The first number should always be the highest. A lawn doesn't need as much phosphate as many mixtures contain.

Soil

After sunlight, most plants need good soil. A good top dressing of rich soil will go a long way toward rehabilitating a languishing lawn.

"If the lawn has clay and just an inch or two of soil, you'll be fighting that crappy lawn forever," Hole says.

"If you're going to the trouble of trying to rejuvenate your lawn and you have the opportunity to put some good soil in there, then do it. It's worth the investment."

"If you've got a marginal lawn, put some top dressing of the loaming material over top of the grass. It works its way in and breaks down some of the thatch. It builds the soil from the top down. It's quite an effective way of doing it if you don't want to go to the trouble of ripping the lawn out and starting from scratch."

Aeration

Hole recommends aeration as a way of breathing new life into compacted soil.

"If the ground feels hard, aeration is a very important thing to do. It allows the oxygen, the water and the nutrients to get down to the root zone."

Walking on the lawn with golf shoes will not aerate the soil, he jokes. It just shifts the compaction.

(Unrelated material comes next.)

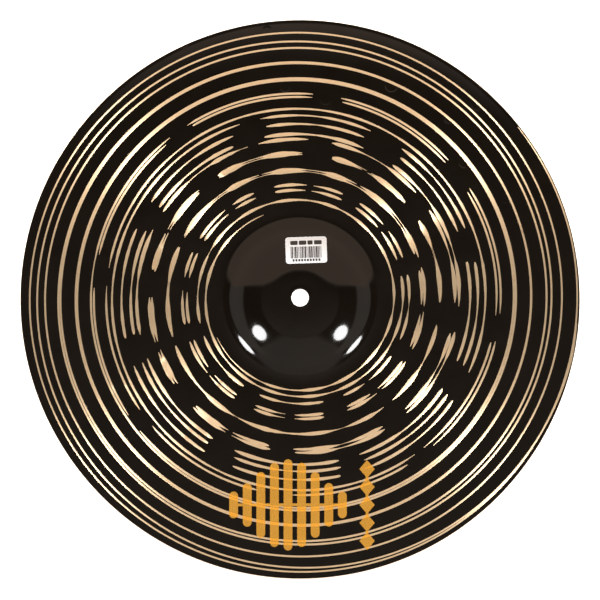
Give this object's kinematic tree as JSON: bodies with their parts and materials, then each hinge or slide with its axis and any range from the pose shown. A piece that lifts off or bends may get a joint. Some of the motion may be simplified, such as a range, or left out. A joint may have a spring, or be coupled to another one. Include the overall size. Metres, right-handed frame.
{
  "type": "crash cymbal",
  "caption": "Thin round bronze disc with a raised bell, a shallow curved bow and a central hole, struck with a stick; dark lathed finish, shown with its underside up.",
  "frame": {"origin": "on the cymbal's axis at the level of the crown's outer flat seat, which rests on the ground while the cymbal lies on its bell", "axes": "+Z along the axis, from the bell towards the open underside; +Y from the printed emblem towards the label inside the bell; +X to the right seen from above the underside"},
  "size_m": [0.4064, 0.4064, 0.0355],
  "materials": {
    "dark_bronze": "cast bronze sheet with a glossy black-brown coat, hammered, with bright lathe lines cut through the coat to bare bronze",
    "label_paper": "smooth white self-adhesive paper",
    "black_ink": "matt black printed ink",
    "amber_ink": "thin amber screen-printed ink, slightly see-through"
  },
  "bodies": {
    "root": {"cymbal_plate": "dark_bronze", "barcode_label": "label_paper", "label_bars": "black_ink", "print_emblem": "amber_ink", "print_side_mark": "amber_ink"}
  },
  "joints": []
}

"You've got to physically take cores out, and then you can smash the cores up. Don't remove them from your lawn. Grind them up and let it go back down again. That provides enormous benefit to lawn grass for sure."

He warns that rental coring machines can spread the fairy ring fungus, so clean it off before use.

Trees

A big tree on a lawn many be beautiful, but it will inevitably compete for water and cast shade.

No species of tree is necessarily worse for the lawn than another. Hole points out that evergreens, with their shedding needles, do not affect a lawn's PH levels, which should be in the high six to low seven range on a 14-point scale. The myth is that spruce needles raise the acidity of the soil, disturbing the PH balance. They don't.

"A little knowledge is a dangerous thing. People studied PH in high school. Somebody repeats the term PH, and everybody buys into it. It's not an issue."

Spruce needles can affect lawn health, though.

"It's not about acidity. It's just about the fact that the needles kind of act as a barrier. You've got dryness, you've got shade, and you've got these additional needles that are tougher on the plants because they tend to cover them over."

Sunlight

"In a perfect world, people would have a gorgeous spruce and then gorgeous grass growing up to the base, but again, there's no substitute for sunlight. Let's face it, trees that are creating a lot of shade during the growing season and are going to have an impact on the grass."

Chopping it down for the sake of the lawn should be a radical last choice, he argues.

So a healthy lawn requires a good maintenance program with several elements. Done right, even a pathetic lawn can be perked up.